The microprocessor is amazingly fast compared with us. If we feel the temperature of a piece of metal and it is too hot, we immediately take our hand off. But how long did this take? For most people the time to think and then respond would be about one-tenth of a second. In sport, it means that the person at the receiving end must use body movement or magic to predict what is going to happen. Waiting to respond to the flight of the ball will make them too late. Most people would therefore press a button for at least 0.1 s. So what can the microprocessor do in the same 0.1 s? A modern microprocessor can check a button in about 0.25 µs or 0.25 millionths of a second. In other words, it can check about 4 000 000 buttons in a second.

We have a best response time of 0.1 s. The microprocessor has a response time of about 0.25 µs. This means than the microprocessor lives at a speed of about 400 000 times faster than us. Can you imagine how we would feel faced with a creature called a ‘Waitabit’ that moves 400 000 times slower than us? It would take 11 hours to press the button. After all that effort, it may run off at 3 cm/h (1.2 in/h) to spend 11 years having a cup of coffee. By way of compensation, it may well live for 28 million years!

These are modified versions of the shift registers. There are only two simple changes necessary. The first is that the data is loaded in parallel.

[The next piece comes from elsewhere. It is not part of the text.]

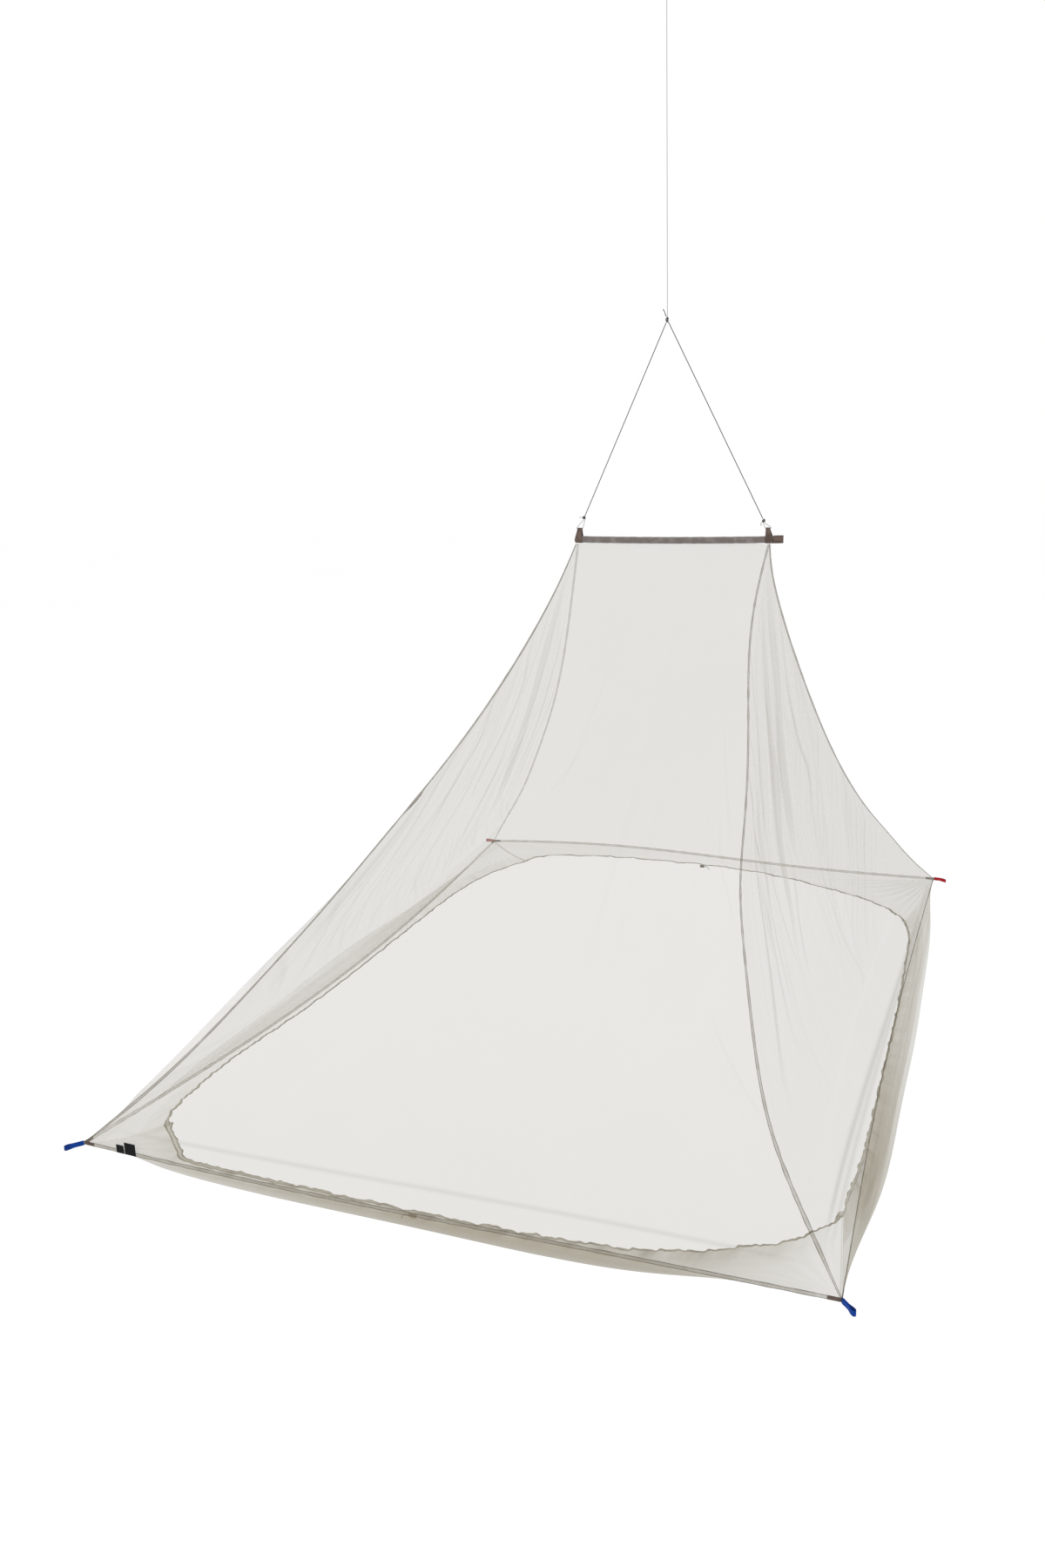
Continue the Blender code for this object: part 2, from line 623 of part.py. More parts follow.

This means that the data is loaded into each flip-flop in the register at the same time. This requires a separate connection to carry each bit but the good news is all the data is loaded under the control of a single clock pulse so it is very much faster. Once loaded, subsequent clock pulses cause the data to be moved along the register as before. The last bit of data is connected back to the other end of the register instead of dropping off the end into our bin. Have a look at Figures 6.11 and 6.12.

Figure 6.11 A rotate-left register

Figure 6.12 Data movement in a rotate-left register

As with shift registers, rotate registers can be made in rotate right as well as left versions. In microprocessors, the same register can be used to rotate or shift in either direction.

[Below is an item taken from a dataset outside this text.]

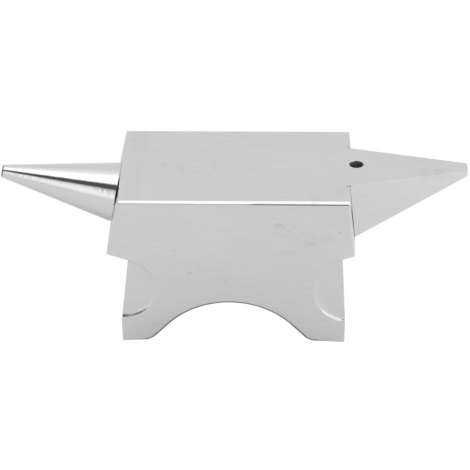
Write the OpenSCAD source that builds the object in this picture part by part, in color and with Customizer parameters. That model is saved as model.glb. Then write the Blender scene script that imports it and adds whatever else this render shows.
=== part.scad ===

The benefit of using a rotate rather than a shift register is that the data is not destroyed. We have seen that a shift register is progressively emptied as bits fall into the bin at the end. With a rotate register, the data is not changed. If we rotate left say, six times, we only have to rotate right six times to recover all the original data.

The function of a memory is to store information – almost the same as we said for the register. Generally, a register lives within the microprocessor and stores small quantities of data for immediate use and it can do useful little tricks like shift and rotate. A memory is designed for bulk storage of data but that is all it can do – no tricks this time.

Well, almost no tricks – some types can remember the data even when the power is switched off. The ability to remember data after the power is switched off is the dividing line between the two main types of memory. If it loses its data when the power is switched off, then we call the memory RAM or volatile memory. If it can hold on to the data without power, we call it ROM or non-volatile memory (volatile means ‘able to evaporate’). This is seen in Figure 6.13.

Figure 6.13 The two classes of memory

The letters RAM stands for Random Access Memory which is a silly, out-of-date, name. It should be called read/write memory or RWM but it is so difficult to get something to change once it is established. Anyway, let’s leave the name for the moment and look at the memory.

The memory comes in an integrated circuit looking like a small microprocessor and is usually called a memory chip. Inside, there are a large number of registers, hundreds, thousands, millions depending on the size of the memory. Incidentally, when we are referring to memories, we use the word ‘cell’ instead of register even though they are the same thing.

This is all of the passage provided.